Au commencement de cette année 1862 se passait un petit fait que peu de personnes remarquèrent, qui semblait plutôt appartenir à l’histoire de l’architecture sacrée qu’au mouvement de la politique profane, mais qui n’en fit pas moins réfléchir quelques esprits méditatifs, ou, si l’on veut, superstitieux. Un protocole signé à Constantinople apprenait au monde chrétien que les deux empereurs de France et de Russie venaient de s’entendre pour reconstruire à frais communs la coupole du Saint-Sépulcre à Jérusalem.

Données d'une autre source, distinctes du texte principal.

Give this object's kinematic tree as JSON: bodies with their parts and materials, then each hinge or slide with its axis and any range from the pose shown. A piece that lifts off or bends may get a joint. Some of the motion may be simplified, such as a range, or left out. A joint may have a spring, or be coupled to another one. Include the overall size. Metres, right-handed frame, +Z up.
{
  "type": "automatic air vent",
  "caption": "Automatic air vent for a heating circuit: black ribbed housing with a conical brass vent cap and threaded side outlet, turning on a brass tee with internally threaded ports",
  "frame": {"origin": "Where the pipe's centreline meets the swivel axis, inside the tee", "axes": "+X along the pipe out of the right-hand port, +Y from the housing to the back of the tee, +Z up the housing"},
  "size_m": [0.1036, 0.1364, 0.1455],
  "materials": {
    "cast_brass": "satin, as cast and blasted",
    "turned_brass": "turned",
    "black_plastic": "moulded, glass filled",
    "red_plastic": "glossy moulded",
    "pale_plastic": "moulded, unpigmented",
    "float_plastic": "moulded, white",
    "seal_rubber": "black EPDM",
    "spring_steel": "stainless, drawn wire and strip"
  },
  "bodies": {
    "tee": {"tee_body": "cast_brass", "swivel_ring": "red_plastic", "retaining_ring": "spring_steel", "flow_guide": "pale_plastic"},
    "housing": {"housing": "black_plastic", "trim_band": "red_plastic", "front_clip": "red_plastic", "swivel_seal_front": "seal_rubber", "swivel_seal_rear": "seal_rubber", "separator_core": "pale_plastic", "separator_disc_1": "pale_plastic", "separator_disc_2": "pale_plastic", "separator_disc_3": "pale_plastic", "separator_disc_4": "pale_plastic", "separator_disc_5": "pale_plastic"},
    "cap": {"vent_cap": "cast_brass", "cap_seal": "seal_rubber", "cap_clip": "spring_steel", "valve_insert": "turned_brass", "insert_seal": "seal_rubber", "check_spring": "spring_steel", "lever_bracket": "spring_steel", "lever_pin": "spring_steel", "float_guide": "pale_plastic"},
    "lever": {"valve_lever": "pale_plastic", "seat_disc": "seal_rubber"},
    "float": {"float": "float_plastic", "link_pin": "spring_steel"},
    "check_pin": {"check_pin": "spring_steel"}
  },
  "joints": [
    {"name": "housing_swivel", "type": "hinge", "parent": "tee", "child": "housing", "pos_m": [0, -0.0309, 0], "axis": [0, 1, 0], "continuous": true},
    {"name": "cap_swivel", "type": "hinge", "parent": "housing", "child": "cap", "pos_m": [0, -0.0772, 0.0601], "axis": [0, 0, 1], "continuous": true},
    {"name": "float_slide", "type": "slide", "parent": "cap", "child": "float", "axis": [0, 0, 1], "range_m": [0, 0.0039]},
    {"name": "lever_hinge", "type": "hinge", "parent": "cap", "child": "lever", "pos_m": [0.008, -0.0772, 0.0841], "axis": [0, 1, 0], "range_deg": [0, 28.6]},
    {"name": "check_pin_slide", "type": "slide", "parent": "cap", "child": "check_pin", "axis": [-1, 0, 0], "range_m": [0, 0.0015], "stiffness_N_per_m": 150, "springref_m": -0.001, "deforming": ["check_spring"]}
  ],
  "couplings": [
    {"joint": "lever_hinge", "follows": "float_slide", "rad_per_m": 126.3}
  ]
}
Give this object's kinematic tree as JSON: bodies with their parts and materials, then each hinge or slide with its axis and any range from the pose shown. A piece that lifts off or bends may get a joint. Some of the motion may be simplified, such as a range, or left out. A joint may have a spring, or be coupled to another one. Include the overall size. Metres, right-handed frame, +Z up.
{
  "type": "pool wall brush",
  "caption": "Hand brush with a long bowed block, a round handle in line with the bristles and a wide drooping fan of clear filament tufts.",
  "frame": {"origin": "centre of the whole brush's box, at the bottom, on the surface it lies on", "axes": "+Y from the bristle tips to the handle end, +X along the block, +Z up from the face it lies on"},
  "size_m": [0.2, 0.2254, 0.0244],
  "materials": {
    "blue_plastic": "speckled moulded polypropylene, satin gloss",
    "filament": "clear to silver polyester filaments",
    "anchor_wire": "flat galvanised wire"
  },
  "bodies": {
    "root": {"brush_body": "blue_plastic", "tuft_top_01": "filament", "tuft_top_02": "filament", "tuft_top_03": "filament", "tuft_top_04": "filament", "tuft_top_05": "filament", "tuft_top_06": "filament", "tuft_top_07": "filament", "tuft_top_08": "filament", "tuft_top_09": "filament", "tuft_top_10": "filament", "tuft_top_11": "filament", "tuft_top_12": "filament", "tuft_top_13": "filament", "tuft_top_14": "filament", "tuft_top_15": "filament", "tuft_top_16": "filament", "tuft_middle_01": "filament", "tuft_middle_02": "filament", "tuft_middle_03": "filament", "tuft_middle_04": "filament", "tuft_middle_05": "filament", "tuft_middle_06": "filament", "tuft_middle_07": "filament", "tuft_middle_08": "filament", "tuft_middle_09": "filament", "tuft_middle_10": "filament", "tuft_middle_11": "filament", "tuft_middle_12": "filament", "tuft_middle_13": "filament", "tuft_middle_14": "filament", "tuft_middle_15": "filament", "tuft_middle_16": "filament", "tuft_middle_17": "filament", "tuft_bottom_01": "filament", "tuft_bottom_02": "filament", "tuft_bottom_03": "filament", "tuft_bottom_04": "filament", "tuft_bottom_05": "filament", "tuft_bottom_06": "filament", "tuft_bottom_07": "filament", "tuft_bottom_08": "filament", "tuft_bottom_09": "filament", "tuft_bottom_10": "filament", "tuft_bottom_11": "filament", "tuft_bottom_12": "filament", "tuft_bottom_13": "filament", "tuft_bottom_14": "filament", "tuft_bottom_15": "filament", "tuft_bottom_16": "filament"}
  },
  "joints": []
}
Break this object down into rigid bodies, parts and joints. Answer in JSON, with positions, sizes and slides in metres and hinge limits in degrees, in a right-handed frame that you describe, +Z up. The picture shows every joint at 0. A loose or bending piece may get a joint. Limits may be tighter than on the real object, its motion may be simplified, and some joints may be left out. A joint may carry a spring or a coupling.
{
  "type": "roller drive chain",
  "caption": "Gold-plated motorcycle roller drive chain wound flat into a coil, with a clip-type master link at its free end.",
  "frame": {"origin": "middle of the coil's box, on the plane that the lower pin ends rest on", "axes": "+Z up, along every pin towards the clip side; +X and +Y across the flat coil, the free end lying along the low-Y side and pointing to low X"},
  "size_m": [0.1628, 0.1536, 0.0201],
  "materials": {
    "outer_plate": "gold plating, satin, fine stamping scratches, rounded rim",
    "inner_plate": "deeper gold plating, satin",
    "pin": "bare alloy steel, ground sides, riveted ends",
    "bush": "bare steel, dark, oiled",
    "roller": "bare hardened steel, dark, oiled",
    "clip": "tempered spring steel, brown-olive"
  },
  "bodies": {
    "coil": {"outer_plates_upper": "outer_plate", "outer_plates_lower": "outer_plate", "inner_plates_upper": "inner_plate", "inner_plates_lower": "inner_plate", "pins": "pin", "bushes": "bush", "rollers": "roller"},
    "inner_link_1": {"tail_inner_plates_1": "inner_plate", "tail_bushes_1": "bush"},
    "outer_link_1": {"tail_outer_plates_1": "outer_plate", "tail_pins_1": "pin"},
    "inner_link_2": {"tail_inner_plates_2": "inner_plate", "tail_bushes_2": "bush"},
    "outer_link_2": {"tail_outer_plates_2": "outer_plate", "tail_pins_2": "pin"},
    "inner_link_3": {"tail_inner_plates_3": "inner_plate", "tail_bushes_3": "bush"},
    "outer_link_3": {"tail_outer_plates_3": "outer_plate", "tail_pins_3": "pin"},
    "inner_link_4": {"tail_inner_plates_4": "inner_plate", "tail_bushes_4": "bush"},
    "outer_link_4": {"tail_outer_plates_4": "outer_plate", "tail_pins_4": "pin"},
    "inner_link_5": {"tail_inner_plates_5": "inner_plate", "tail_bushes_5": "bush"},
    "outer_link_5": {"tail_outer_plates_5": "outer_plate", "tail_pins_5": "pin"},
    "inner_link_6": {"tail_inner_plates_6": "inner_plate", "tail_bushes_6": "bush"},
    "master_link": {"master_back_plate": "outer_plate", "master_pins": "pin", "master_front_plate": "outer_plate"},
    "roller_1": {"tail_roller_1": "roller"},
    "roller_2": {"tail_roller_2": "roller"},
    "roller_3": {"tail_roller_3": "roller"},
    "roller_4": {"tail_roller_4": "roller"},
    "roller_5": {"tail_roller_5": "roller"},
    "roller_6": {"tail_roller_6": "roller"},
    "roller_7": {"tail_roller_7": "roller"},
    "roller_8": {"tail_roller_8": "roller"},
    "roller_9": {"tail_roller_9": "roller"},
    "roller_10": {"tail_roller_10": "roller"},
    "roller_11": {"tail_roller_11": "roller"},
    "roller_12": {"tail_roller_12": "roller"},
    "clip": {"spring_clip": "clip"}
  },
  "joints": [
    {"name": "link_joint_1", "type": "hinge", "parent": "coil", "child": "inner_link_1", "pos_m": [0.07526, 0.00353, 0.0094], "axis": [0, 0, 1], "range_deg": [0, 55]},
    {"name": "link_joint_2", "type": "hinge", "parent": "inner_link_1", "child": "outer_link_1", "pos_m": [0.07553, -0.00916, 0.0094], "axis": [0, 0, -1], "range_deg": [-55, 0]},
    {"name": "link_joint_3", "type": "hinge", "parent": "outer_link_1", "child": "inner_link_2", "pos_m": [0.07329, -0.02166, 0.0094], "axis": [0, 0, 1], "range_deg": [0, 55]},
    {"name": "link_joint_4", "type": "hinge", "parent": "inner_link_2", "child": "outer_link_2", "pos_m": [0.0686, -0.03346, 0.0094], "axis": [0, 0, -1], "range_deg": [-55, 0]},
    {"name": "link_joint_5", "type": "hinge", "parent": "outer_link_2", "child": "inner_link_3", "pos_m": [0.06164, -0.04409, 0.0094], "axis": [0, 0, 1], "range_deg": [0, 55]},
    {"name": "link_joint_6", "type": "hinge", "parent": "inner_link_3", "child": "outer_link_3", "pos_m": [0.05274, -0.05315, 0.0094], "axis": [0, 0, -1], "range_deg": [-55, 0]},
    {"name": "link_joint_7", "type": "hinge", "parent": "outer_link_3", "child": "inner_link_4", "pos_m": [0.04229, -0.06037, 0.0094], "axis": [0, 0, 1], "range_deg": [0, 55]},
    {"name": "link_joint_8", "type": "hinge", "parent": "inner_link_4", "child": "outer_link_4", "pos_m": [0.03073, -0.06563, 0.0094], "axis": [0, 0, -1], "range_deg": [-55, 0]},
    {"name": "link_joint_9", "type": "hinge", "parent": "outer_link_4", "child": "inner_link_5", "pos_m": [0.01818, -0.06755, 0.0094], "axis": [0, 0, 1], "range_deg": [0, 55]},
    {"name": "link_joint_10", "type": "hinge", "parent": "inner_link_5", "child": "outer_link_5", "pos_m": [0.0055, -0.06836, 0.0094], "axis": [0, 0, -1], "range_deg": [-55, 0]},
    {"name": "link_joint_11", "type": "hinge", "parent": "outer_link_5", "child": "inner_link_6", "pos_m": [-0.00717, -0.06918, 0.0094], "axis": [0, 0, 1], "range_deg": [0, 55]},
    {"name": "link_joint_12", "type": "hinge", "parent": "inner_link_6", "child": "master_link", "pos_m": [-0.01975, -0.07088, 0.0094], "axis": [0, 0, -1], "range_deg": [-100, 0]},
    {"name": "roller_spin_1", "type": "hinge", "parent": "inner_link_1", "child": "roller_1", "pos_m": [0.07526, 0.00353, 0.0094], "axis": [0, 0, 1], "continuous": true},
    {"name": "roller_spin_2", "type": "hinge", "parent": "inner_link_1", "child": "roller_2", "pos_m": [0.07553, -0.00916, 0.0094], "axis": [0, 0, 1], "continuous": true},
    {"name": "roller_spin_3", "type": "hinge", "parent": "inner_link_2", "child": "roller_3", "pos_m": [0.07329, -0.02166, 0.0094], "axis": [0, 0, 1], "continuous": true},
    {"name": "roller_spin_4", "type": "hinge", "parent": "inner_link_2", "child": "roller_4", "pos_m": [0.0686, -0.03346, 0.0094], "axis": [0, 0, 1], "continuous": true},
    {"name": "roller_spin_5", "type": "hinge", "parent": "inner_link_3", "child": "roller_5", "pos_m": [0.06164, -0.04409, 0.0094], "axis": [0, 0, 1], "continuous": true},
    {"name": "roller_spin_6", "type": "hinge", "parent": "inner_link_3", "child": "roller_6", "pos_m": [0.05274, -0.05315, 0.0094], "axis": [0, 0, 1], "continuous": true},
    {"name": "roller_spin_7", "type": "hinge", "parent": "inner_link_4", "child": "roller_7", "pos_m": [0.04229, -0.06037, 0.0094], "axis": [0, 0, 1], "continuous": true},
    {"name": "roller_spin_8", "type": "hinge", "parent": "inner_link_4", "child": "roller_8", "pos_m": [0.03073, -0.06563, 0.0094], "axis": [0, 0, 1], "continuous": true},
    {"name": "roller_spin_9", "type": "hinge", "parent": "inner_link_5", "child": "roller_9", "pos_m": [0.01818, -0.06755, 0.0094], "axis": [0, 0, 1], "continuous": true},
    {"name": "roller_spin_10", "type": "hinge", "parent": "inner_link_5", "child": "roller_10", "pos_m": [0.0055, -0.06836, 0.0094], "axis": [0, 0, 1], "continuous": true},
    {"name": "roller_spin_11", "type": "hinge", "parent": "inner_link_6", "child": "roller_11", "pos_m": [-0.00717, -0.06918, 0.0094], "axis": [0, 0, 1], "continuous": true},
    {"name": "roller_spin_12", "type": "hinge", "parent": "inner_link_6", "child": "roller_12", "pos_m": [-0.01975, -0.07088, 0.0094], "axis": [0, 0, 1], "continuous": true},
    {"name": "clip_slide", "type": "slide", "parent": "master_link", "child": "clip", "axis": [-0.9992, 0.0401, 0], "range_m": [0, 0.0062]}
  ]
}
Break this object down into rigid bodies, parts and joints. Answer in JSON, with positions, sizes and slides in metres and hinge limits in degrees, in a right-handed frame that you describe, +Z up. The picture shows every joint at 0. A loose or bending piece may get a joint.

Le pape, appuyé par l’Autriche, avait offert de prendre exclusivement à sa charge les réparations de la coupole ; mais la demande de Rome, venue trop tard, avait été écartée… Certes la question des saints-lieux peut paraître peu sérieuse à plus d’un homme grave et exempt de préjugés : c’est d’elle néanmoins que sortit la guerre de Crimée, c’est elle qui renferme dans une forme plastique, oserons-nous dire, la grande lutte civilisatrice entre l’Occident latin et l’Orient byzantin. Or, que ces lieux saints même eussent été choisis pour une œuvre commune à la France et à la Russie, cela ne révélait-il pas toute une situation ? Cette coupole ne semblait-elle pas être le couronnement symbolique d’un édifice encore voilé ?… Il faut se hâter de quitter ces régions trop mystiques pour rentrer dans les réalités officielles. Vers la fin de la même année (11 décembre 1862), l’empereur des Français, recevant en audience publique le nouvel ambassadeur

  1. Voyez Mémoires pour servir à l’histoire de mon temps, par M. Guizot, tome VI, chapitre XXV.
  2. Gentz, Briefwechsel mit Müller.